Do this process for all four corners of the print bed and at the center. You will then want to redo the entire process to make fine adjustments. It is expected that making an adjustment in one section also has minor effects on another.
Does bed tramming always work?
As mentioned, the practice of bed tramming assumes that the print bed approximates a perfect plane. In the case of heavily warped print beds, this assumption will no longer apply. There is simply no way to account for warped sections, bulges, or ripples on a print bed with manual tramming.
In the case of a heavily uneven print bed surface, a mesh correction technique would be the best way to improve bed adhesion. This is best done using a pre-built software feature, as it involves making small corrections to the Z-setting of the print head. It will also require a bed level sensor, the BLTouch being the most commonly used.

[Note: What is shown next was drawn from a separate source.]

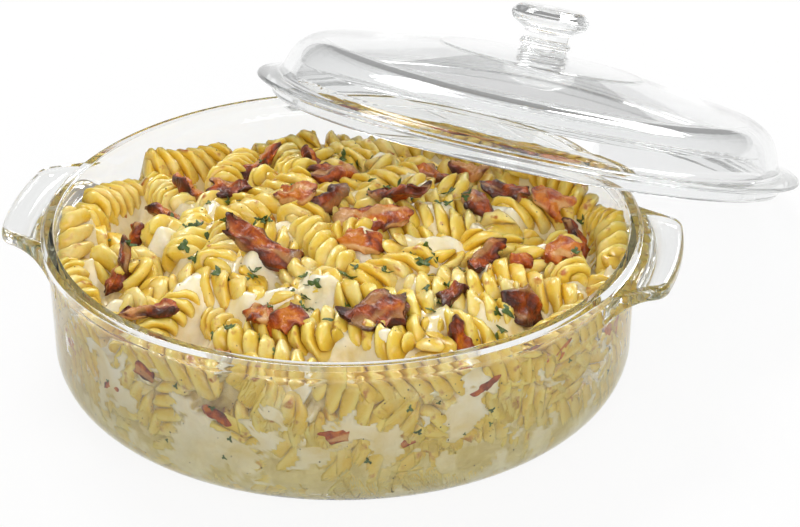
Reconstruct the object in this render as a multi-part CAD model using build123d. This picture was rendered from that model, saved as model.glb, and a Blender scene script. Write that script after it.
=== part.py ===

When should you tram your print bed?
Tramming is something that has to be done regularly, especially if you use your 3D printer heavily. Doing it at least once a week under normal conditions is typically good practice. If you change your nozzle or print bed surface, then tramming the bed should be required before using the 3D printer again.
Finally, doing a round of tramming is one of the first possible solutions to explore if you are running into bed adhesion or warping problems. It is quick, easy, and will always be beneficial to the quality of your print. Do not forget that there are also other solutions to warping such as the application of an adhesive or printing with a raft.
Tramming is a classic term used in old-fashioned CNC machining, but it is not commonly encountered in 3D printing anymore. However, it actually is the proper nomenclature to refer to the bed leveling process. It is also good practice to use tramming to refer to the manual bed adjustment process to differentiate it from the automatic, sensor-driven techniques.
Bed tramming has been considered one of the fundamental practices that everyone in 3D printing should know. It has become less common in recent years with the use of built-in bed leveling technologies. However, it is a good skill to learn, if only as an added tool for addressing 3D printing issues.